At trial Bioff was the star witness. In nine and a half days of testimony, he told the story of how the mob, worried about Pegler’s denunciations of Nick Circella, had ordered Circella to cut his ties with IATSE lest the union be connected to the mob and how he had said he would quit IATSE if Circella was forced to leave. For which he was advised that the only way anyone left the business with the mob was “feet first.” He confessed that he had “lied and lied and lied” and that he was now prepared to tell the truth, though there didn’t seem to be much soul-searching in his testimony. He called himself “ruthless” in the pursuit of money and a “low uncouth person…a despicable man.” He recounted the story of how he had demanded the two projectionists per booth, and then, when asked by the prosecutor if two men were necessary, he said, “To be honest with you, I was never inside a booth. I wouldn’t know.” He described how he had asked a local union leader to up his demands to the employers to apply pressure on them and how he then cut a deal with the frightened employers for a $150,000 payoff. He crowed that he could get a raise for himself any time he wanted and “I wouldn’t have had to ask Browne.” And he joked that while the Chicago mob had thought it was getting its two-thirds cut of his action, he was actually cheating them. “That’s one spot I beat them, but I understand they intend to sue me,” he joked.

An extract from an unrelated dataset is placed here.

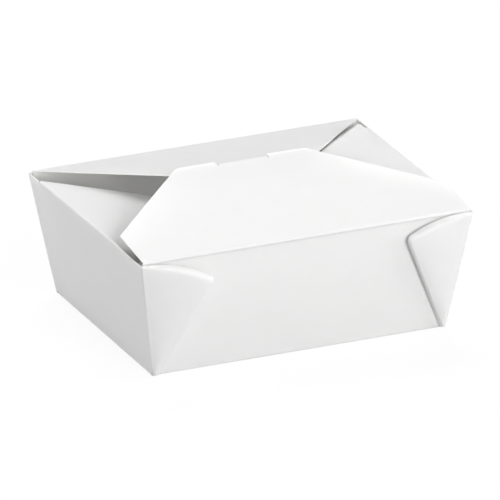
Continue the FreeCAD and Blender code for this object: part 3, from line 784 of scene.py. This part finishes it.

For once Bioff was convincing. On December 22, 1943, after 81 witnesses and 750,000 words of testimony, the seven defendants were found guilty of extortion. Like Bioff, they received 10-year sentences . Reports cited Bioff as the primary reason for the verdict. Just like that, the Capone gang was out of the movie business.
Exactly one year after the verdict, Willie Bioff and George E. Browne, who had collapsed during his testimony at the Capone gang trial, were released from the federal prison at Sandstone, Minnesota. The announcement came two days after a federal appeals court upheld the convictions of the seven Chicago mobsters against whom Bioff had testified. In issuing his parole order, Judge Knox said Bioff and Browne would be “permitted to live quietly, anonymously and safe from retribution by their former associates.”
But quietly and anonymously did not describe how Willie Bioff had ever lived, and he wasn’t about to change. He returned to Hollywood, where he was welcomed with open arms by the studio heads. By one account, he sashayed through the industry’s favored watering holes with a starlet on each arm, though this may have been decoration since Bioff was always faithful to his wife and she was deeply devoted to him. According to other accounts, he began dabbling in union politics again, though IATSE, at its 1948 convention, completely severed its ties with him by formally voting him out of the organization.
At least that is what he was doing when four of the Capone defendants were released from prison in 1947—after the sudden and highly suspicious intervention of several Truman Justice Department attorneys with ties to the Missouri mob. Still, Bioff seemed unconcerned. With his nemeses out, he and wife Laurie retreated to Arizona, where he assumed the alias William Nelson, the surname his wife’s maiden name. Even then Bioff had a hard time receding. He relocated to Las Vegas for a time, working under manager Gus Greenbaum as a social director at the mob-owned Riviera Casino—hardly the place to be inconspicuous. When he returned to Arizona, the onetime terror of Hollywood, now posing as a retired businessman, got involved in Republican politics, befriending conservative Barry Goldwater, a 1952 GOP candidate for U.S. senator, who later professed to have absolutely no idea who William Nelson really was. Bioff raised funds for Goldwater, traveled on Goldwater’s campaign plane, even went into business briefly with Goldwater’s nephew. William Nelson was now part of the white-shoe Republican establishment.
Despite the thin hedge of “William Nelson,” Bioff must have thought bygones were bygones, that his testimony was ancient history, that all had been forgiven. Obviously it wasn’t. Though his murder was never solved—"We have to learn a lot about Bioff we didn’t know,“ Maricopa County policeman Ralph Edmundson said at the time—someone obviously still harbored bitter memories, bitter enough to blow Bioff 25 feet out of the roof of his pickup.
And so Willie Bioff disappeared. His estate was estimated at $60,000, less than his yearly take from a single studio during his heyday, and an auction of the paintings and sculptures he had proudly collected fetched next to nothing. But authorities did find one vestige of Bioff’s glory years: At the time of the explosion, Bioff had been wearing a seven-carat diamond ring that had blown clear off his finger and was later recovered. It was the kind of gaudy trinket Bioff would have loved. Then again, it was the kind of thing his marks among the Hollywood moguls would have loved too. And that may have been the point of Bioff’s sojourn there. In Hollywood, the dream and nightmare, America’s romance with illusion and her romance with power, her soft idealism and her hard pragmatism all commingled until it was hard to tell the difference between them. Willie Bioff may have appeared to be the darkness that encroached on Hollywood’s bright light, but in the end he was just another ambitious immigrant trying to live out his country’s high promise.